Devletin içinde yuvalanan özel bir örgüt, Genelkurmay Başkanlığı'nın ana kapısının önünde, basına Genelkurmay adına sarı zarflar dağıtabiliyorsa, gazetelerin bir kısmı da bu sözde belgeleri hiç sorgulamadan yayınlayabiliyorsa, durum sadece dikkat çekici değil, vahimdir!
***
MHP Genel Başkan Yardımcısı Oktay Vural, olayları bir "derin koalisyon"un eseri olarak gördüğünü açıkladı.
Vural, bu koalisyonu AKP, eski marksistler, bölücüler ile bunların uluslararası kaynakları ve uzantılarının oluşturduğunu söyledi.
Vural, şöyle dedi:
"Ortada krokiler dolaşıyor, birileri medya organlarına servis yapıyor. Görülüyor ki, AKP Hükümeti manipülasyonlara çok açık bir yapıyı gerçekleştirmiş. Bu konularda çalışan ekip oluşturmuş. Devletin içinde bir takım özel gruplar ve hizmet ekipleri oluşturulmuş. Danıştay saldırının hemen ardından Başbakan Yardımcısı Mehmet Ali Şahin, 'sürprizlerimiz var' derken, nereden hangi bilgiyi o anda aldı da bu sözü söyledi.

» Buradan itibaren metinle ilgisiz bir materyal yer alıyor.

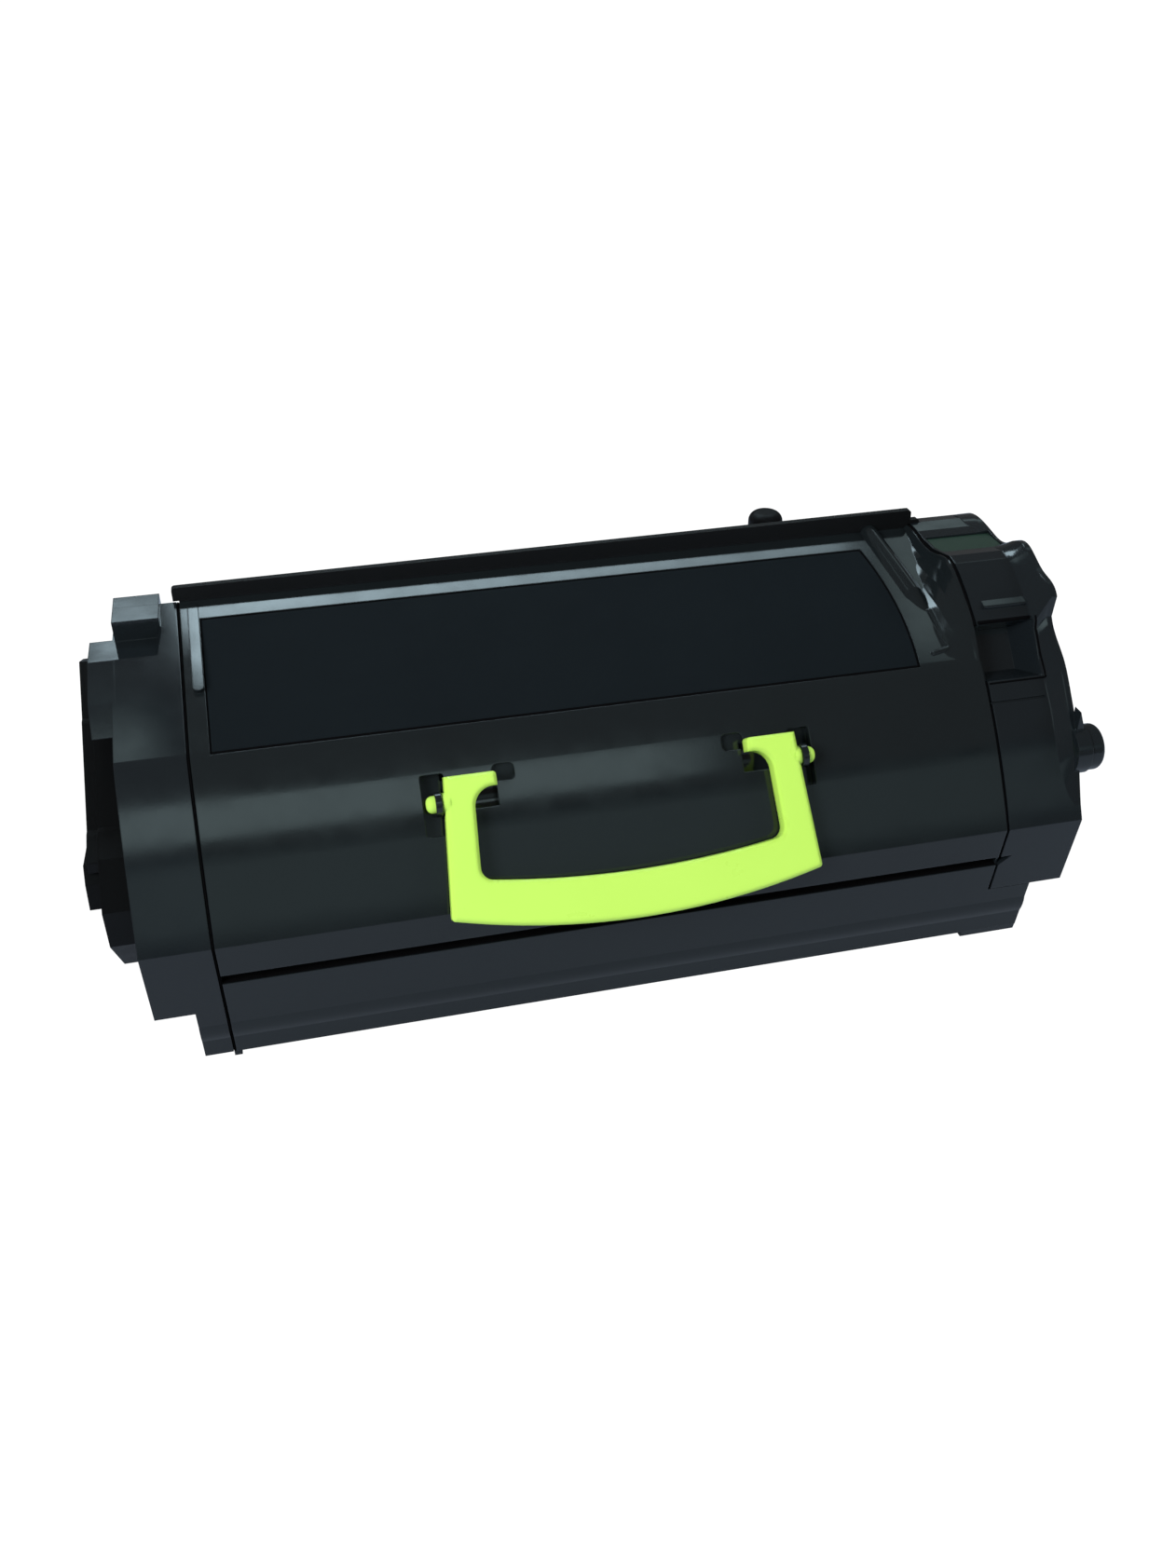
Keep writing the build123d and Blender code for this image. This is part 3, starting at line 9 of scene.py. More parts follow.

Genelkurmay"ın önünde kim, neden servis yaptı? Hangi güç Danıştay saldırısından sonra saldırgan için 'Türk-İslam sentezcisi' diye yazdırdı?"
***
İşçi Partisi Basın Bürosu Başkanı Hikmet Çiçek ise, kısa bir mektupla durumu şöyle izah ediyor:
"Sayın Arslan Bulut,
Bugünkü 'Her zarf verene bir avuç tuzla koşanlar!' başlıklı yazınızda, haklı olarak 'Birileri Türk Silahlı Kuvvetleri'ne istihbarat yöntemleri ile savaş açmış durumdadır!' diyorsunuz ve bir 'güç merkezi'nden söz ediyorsunuz.
Görüşlerinize katılıyorum, TSK 'bir güç merkezi'nin hedefi durumdadır.
Türkiye, Şemdinli olaylarından beri büyük bir tertip içindedir. Şemdinli, Sauna, Küre, Danıştay derken şimdi de kamuoyu 'Atabey çetesi' ile karşılaştı. Dikkat edilirse bu olayların tümünde Özel Harekatçı bir subay ya da emekli subay 'zanlılar' arasına yerleştiriliyor.
Kuşkusuz son üç-dört ay içinde medyanın yansıttığı olaylarla Özel Kuvvetler Komutanlığı (ÖKK) mensupları arasında bir bağlantının kurulması bir tesadüf değil.
Sözünü ettiğiniz 'güç merkezi'nin adını koymak gerekiyor. Bu merkez ABD'dir.
Anlaşılıyor ki ABD, Türk Ordusu'na karşı cepheden saldırı taktiğine girişti. Türk Ordusu'nu içten bölme faaliyetinde başarısız olunca, bu kez cepheden saldırıya geçtiler. Amerika için en büyük tehdit olan, hem Kuzey Irak'taki operasyon gücü, hem de iç yıkıcılık ve bölücülüğe karşı Türk Ordusu'nun en vurucu gücüne, ÖKK'ye karşı saldırıyı yoğunlaştırdı.
ABD, Türkiye'nin iç savunma mekanizmasını yok etmek istiyor. Bunun için orduyu 'dize getirmeye' çalışıyor. Daha önce devşirdiği bazı unsurları devreye sokarak operasyonlar yapıyor. Amerikan derin devleti, Türkiye'nin savunma mekanizmalarını tahrip etmeye çalışıyor"
Çiçek, bu tahribata devlet içinde oluşturulan "özel bir örgüt"ten kaynaklandığını belirtiyor.